Ferrari and McLaren ultimately diverged in their strategic approaches. Leclerc was committed to a two-stop race, and that additional stop became part of the wider strategic picture McLaren had to manage as Norris balanced pace, tyre life and championship risk. Leclerc repeatedly found himself fighting through traffic after pit stops, the difference made not in fireworks but in execution: clean passes, minimal wheelspin, no wasted steering input.
Ferrari committed Leclerc to a second stop that offered fresh life and enough pace to stay in touch with the podium positions, allowing him to push without comfort but also without illusion. He attacked when the opportunity arose, but the advantage gradually flattened as the race settled.

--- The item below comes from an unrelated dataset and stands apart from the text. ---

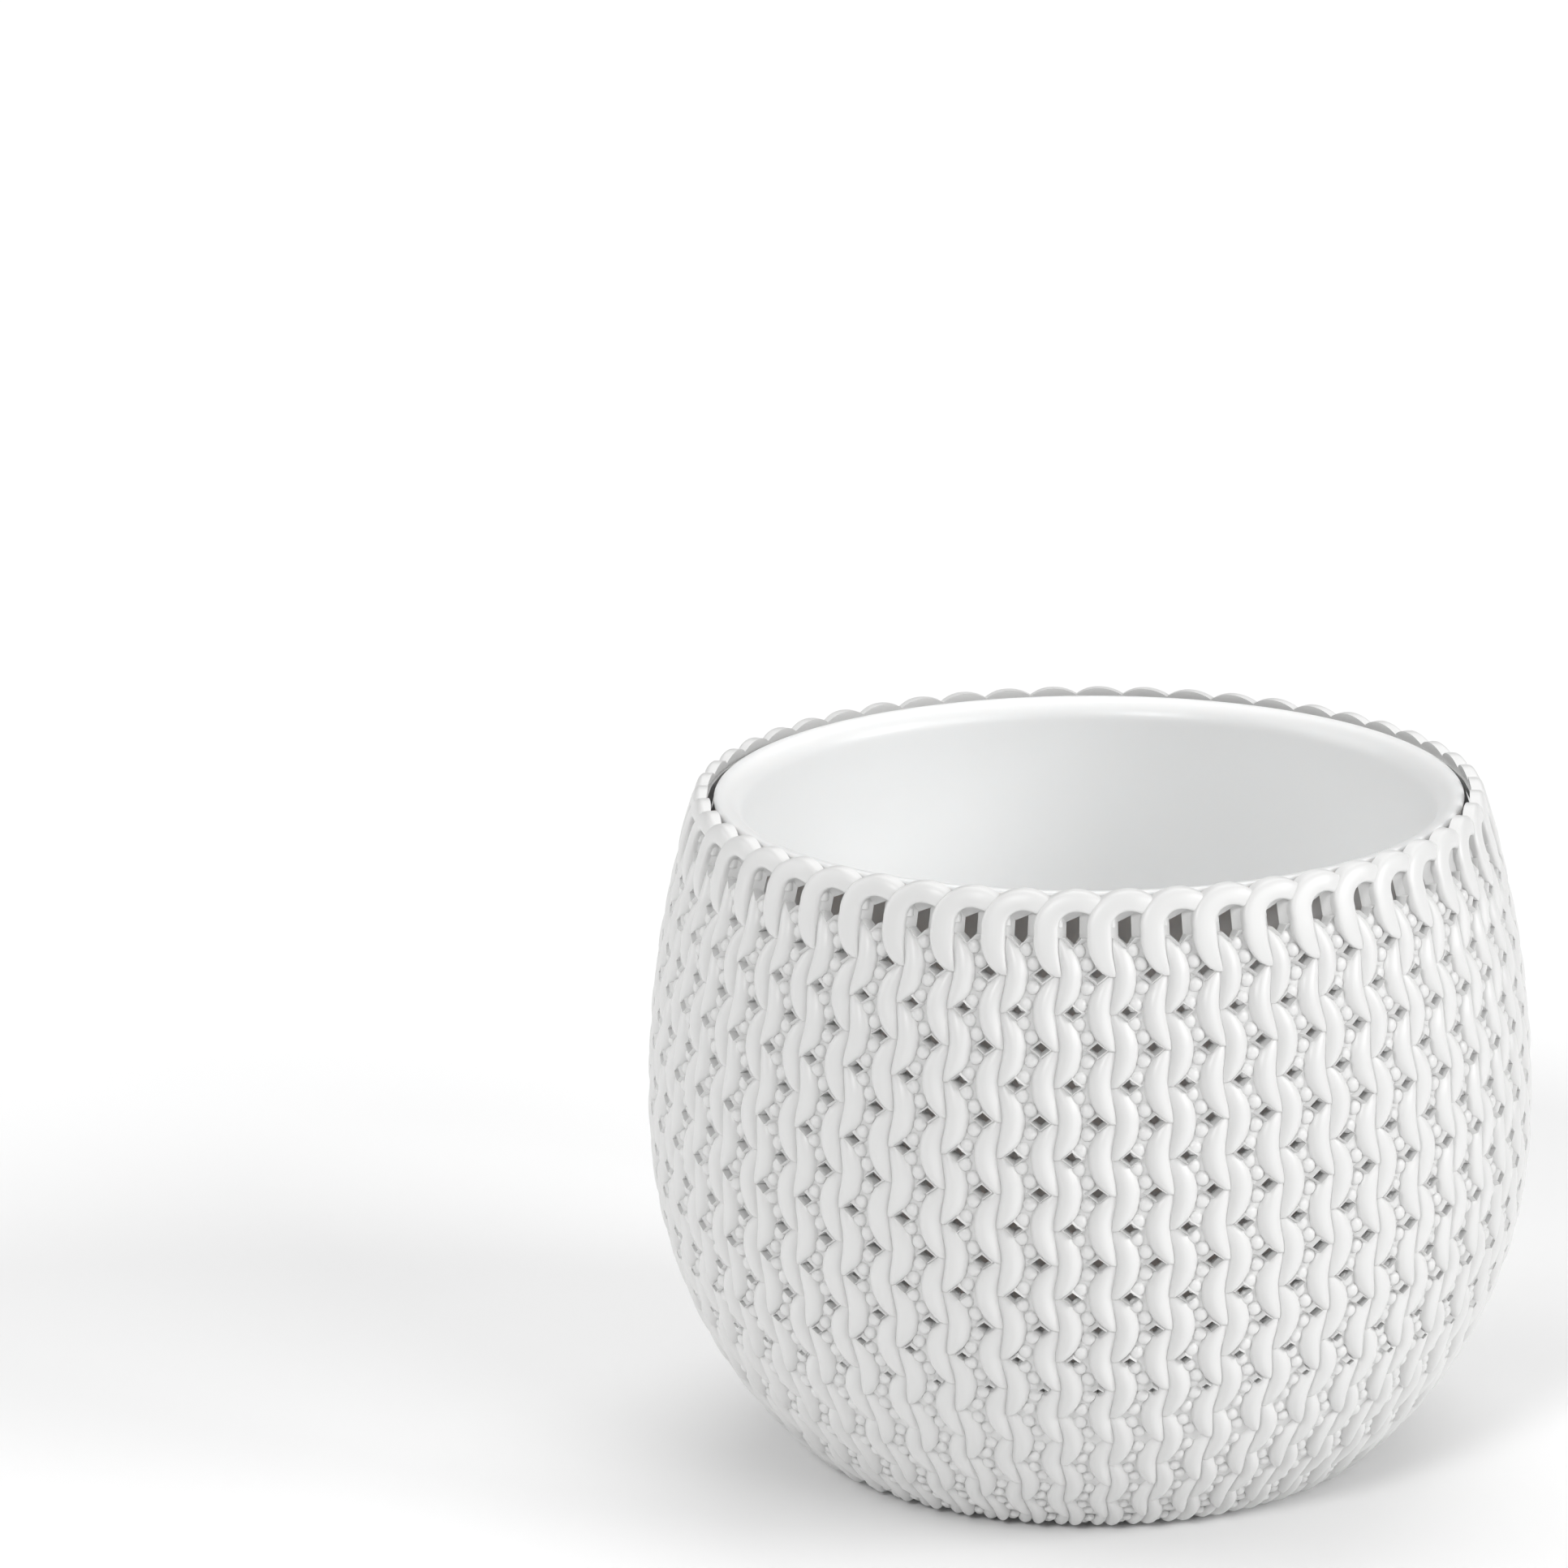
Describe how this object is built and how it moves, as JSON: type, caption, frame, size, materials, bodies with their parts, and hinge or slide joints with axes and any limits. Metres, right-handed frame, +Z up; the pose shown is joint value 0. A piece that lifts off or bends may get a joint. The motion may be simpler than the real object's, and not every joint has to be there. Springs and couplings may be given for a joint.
{
  "type": "planter",
  "caption": "Round bowl-shaped plastic planter: an openwork outer pot with a knitted look and a scalloped rim, and a smooth liner that lifts out.",
  "frame": {"origin": "middle of the flat underside that the planter stands on", "axes": "+Z up along the planter's axis; column 0 of the knitted columns faces -Y"},
  "size_m": [0.2396, 0.24, 0.1833],
  "materials": {
    "outer_plastic": "satin white",
    "liner_plastic": "smooth satin white"
  },
  "bodies": {
    "outer": {"outer_pot": "outer_plastic"},
    "liner": {"liner_pot": "liner_plastic"}
  },
  "joints": [
    {"name": "liner_lift", "type": "slide", "parent": "outer", "child": "liner", "axis": [0, 0, 1], "range_m": [0, 0.19]}
  ]
}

He didn’t dislodge Norris, and that ultimately sealed the championship, but his performance reinforced a growing consensus inside and outside Maranello: this is the kind of racecraft associated with future world champions. Not reckless brilliance, but precision, patience and mechanical sympathy woven together under immense pressure, in a car that rarely makes life easy.
Would Third Have Changed Everything?
The temptation is to frame Leclerc as the nearly-man who could have changed history. The reality is more nuanced. Had Leclerc edged Norris out of third, it would not have crowned Leclerc champion; his title fate was sealed earlier in the season. Instead, it would have delivered the championship to Verstappen by a single point.

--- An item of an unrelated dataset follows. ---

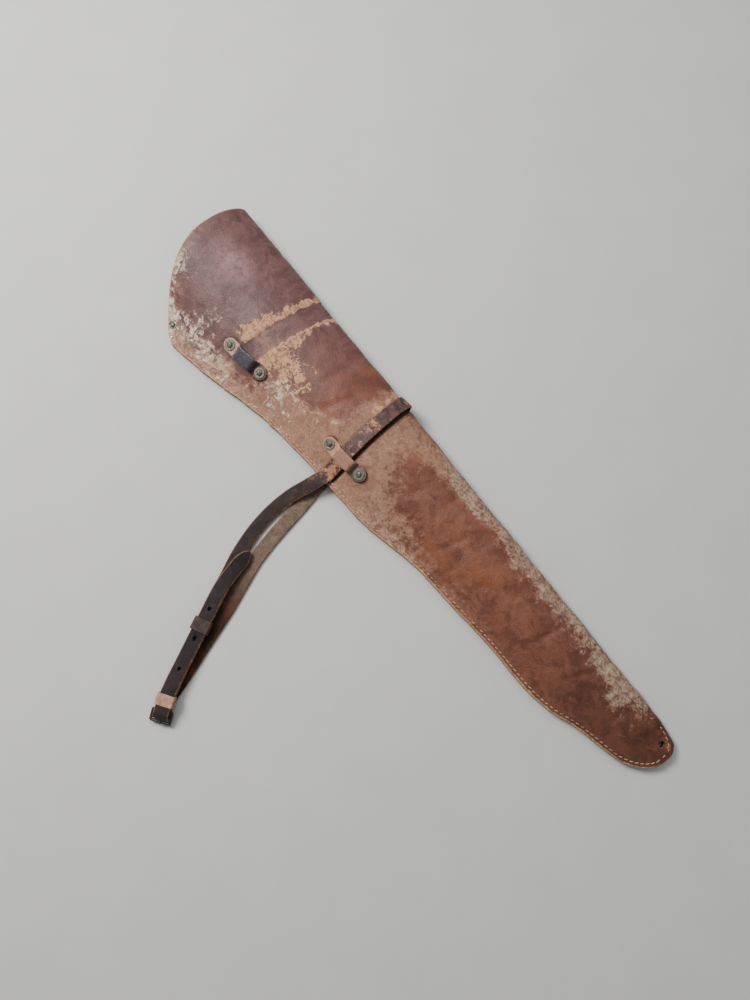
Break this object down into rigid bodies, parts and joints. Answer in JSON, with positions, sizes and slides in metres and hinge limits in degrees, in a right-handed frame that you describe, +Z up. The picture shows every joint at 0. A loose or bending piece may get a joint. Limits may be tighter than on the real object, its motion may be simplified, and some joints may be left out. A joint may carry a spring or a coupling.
{
  "type": "saddle scabbard",
  "caption": "Folded and sewn leather long-gun saddle scabbard with a curved mouth, rounded toe, two riveted keepers and one long buckled strap.",
  "frame": {"origin": "on the floor under the middle of the whole object as it lies on its back", "axes": "+X along the case towards its toe, +Y across it towards the folded edge, +Z up out of the front leaf"},
  "size_m": [0.7618, 0.4207, 0.0393],
  "materials": {
    "hide": "worn oiled saddle leather, scuffed and mottled",
    "welt": "dry cut leather edge",
    "thread": "waxed linen thread",
    "keeper_dark": "dark polished leather",
    "keeper_tan": "dry tan leather",
    "strap_leather": "dark worn strap leather",
    "rivet_brass": "dull patinated brass",
    "tack_brass": "rubbed brass",
    "japanned_steel": "worn black japanning"
  },
  "bodies": {
    "case": {"scabbard_body": "hide", "seam_welt": "welt", "seam_thread": "thread", "upper_keeper": "keeper_dark", "lower_keeper": "keeper_tan", "upper_rivet_near_mouth": "rivet_brass", "upper_rivet_near_toe": "rivet_brass", "lower_rivet_near_mouth": "rivet_brass", "lower_rivet_near_toe": "rivet_brass", "upper_burr_near_mouth": "rivet_brass", "upper_burr_near_toe": "rivet_brass", "lower_burr_near_mouth": "rivet_brass", "lower_burr_near_toe": "rivet_brass", "mouth_rivet": "rivet_brass", "mouth_burr": "rivet_brass", "corner_tack": "tack_brass", "strap": "strap_leather", "fixed_keeper": "keeper_tan", "chape_thread": "thread"},
    "buckle_frame": {"buckle_frame": "japanned_steel"},
    "buckle_tongue": {"buckle_tongue": "japanned_steel"},
    "sliding_keeper": {"sliding_keeper": "strap_leather"}
  },
  "joints": [
    {"name": "buckle_frame_hinge", "type": "hinge", "parent": "case", "child": "buckle_frame", "pos_m": [0.024, -0.1925, 0.007], "axis": [-0.809, -0.5878, 0], "range_deg": [-12, 0]},
    {"name": "buckle_tongue_hinge", "type": "hinge", "parent": "case", "child": "buckle_tongue", "pos_m": [0.024, -0.1925, 0.007], "axis": [-0.809, -0.5878, 0], "range_deg": [0, 4]},
    {"name": "keeper_slide", "type": "slide", "parent": "case", "child": "sliding_keeper", "axis": [0.4539, -0.8909, 0.0168], "range_m": [-0.022, 0.045]}
  ]
}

Still, the fact that Leclerc was even close to that role says a great deal. In a season dominated by McLaren and Red Bull at the front, Ferrari’s presence at the sharp end in Abu Dhabi was largely down to Leclerc’s ability to tame the SF-25.

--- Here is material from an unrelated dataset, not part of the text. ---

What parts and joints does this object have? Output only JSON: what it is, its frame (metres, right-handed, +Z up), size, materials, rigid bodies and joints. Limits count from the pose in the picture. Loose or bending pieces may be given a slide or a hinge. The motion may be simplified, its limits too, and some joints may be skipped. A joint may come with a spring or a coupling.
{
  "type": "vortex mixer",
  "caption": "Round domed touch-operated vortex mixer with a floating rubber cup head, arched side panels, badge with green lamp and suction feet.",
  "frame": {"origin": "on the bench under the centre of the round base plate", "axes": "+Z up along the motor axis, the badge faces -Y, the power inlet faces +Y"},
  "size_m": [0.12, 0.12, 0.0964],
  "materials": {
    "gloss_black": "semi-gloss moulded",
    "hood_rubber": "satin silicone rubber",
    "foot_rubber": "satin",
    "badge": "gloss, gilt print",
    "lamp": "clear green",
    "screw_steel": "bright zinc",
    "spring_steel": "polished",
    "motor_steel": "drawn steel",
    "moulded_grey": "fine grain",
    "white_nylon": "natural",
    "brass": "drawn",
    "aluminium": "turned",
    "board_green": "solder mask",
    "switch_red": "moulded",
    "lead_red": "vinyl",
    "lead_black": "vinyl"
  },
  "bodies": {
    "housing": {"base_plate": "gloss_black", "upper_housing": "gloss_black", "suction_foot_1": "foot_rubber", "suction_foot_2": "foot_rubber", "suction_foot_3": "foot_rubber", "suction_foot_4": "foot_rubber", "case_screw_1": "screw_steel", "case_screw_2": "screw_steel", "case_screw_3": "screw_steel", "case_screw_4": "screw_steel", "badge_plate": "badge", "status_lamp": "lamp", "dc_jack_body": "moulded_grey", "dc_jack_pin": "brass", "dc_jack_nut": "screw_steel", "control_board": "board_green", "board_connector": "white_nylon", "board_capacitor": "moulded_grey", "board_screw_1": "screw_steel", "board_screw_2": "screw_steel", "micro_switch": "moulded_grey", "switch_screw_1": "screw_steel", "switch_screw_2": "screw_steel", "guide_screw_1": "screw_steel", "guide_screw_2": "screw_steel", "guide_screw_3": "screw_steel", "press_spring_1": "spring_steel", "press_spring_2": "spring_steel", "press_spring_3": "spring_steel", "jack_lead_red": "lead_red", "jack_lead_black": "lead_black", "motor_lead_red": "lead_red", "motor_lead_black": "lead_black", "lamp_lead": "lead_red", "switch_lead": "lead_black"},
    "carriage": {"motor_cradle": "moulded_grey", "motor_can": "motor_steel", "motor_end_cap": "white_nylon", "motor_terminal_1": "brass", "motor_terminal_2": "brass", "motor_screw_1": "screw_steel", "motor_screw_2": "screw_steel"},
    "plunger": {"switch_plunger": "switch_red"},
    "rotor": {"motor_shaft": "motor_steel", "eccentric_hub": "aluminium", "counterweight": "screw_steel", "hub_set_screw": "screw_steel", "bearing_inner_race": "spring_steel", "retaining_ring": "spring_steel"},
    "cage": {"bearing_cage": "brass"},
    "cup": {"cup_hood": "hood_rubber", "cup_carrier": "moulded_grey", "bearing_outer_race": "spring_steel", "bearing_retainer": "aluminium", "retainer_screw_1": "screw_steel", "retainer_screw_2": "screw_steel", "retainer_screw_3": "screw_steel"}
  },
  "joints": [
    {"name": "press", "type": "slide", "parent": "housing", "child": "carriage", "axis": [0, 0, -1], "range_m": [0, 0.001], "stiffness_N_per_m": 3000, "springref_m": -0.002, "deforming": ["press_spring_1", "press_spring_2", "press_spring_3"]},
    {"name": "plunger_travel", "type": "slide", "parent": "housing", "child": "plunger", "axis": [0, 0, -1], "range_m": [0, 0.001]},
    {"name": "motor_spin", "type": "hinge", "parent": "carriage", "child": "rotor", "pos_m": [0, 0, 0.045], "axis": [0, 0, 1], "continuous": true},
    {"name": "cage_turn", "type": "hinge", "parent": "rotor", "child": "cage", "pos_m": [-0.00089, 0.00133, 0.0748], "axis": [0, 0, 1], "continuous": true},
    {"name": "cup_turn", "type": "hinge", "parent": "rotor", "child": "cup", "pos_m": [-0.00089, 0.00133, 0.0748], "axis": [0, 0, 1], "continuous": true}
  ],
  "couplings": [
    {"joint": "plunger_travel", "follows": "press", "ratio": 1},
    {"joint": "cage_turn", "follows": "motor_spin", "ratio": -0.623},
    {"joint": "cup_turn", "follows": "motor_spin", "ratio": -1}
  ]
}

Two Leclercs, One Weekend in Red
Abu Dhabi also featured two Leclercs in Ferrari colours. Alongside Charles’ race weekend, his younger brother Arthur Leclerc took part in free practice as Ferrari’s nominated rookie driver, fulfilling mandatory running requirements.
It was a small moment in competitive terms, but symbolically resonant: one Leclerc gathering experience in a supporting role, the other quietly establishing himself as Ferrari’s present and future reference point on Sunday afternoon.
Hamilton: Not a Disaster, Not the Dream
Which brings us to Ferrari’s other headline act: Lewis Hamilton.
This was Hamilton’s first season in red, and while it was never disastrous, it fell well short of expectations. No grand prix™ podiums, a solitary sprint victory, and a low-key finish to the year summed up a campaign marked by adjustment rather than domination.
In Abu Dhabi, Hamilton finished outside the spotlight, fighting through the midfield with an aggressive strategy that produced points but little theatre. Against Leclerc’s composed, incisive drive, the contrast was unavoidable. Hamilton remains capable, experienced and invaluable to Ferrari’s long-term ambitions, but this was Leclerc’s weekend, and increasingly, it feels like Leclerc’s team.
The Bigger Picture
Abu Dhabi crowned Lando Norris as a worthy world champion and reminded everyone of Verstappen’s relentless excellence. But for Ferrari fans, the race delivered something just as meaningful: evidence that Charles Leclerc is evolving beyond raw speed into something deeper, a driver capable of mastering flawed machinery, managing championship-defining pressure, and shaping races through judgment rather than impulse.
Championships are not always won in seasons like this one. But world-championship drivers are often made in them.
Results Recap
Abu Dhabi winner: Max Verstappen
P2: Oscar Piastri
P3: Lando Norris (Now World Champion)
P4: Charles Leclerc
P8: Lewis Hamilton
World Championship – Final Points:
Norris 423, Verstappen 421, Piastri 410
Norris wins the title by two points.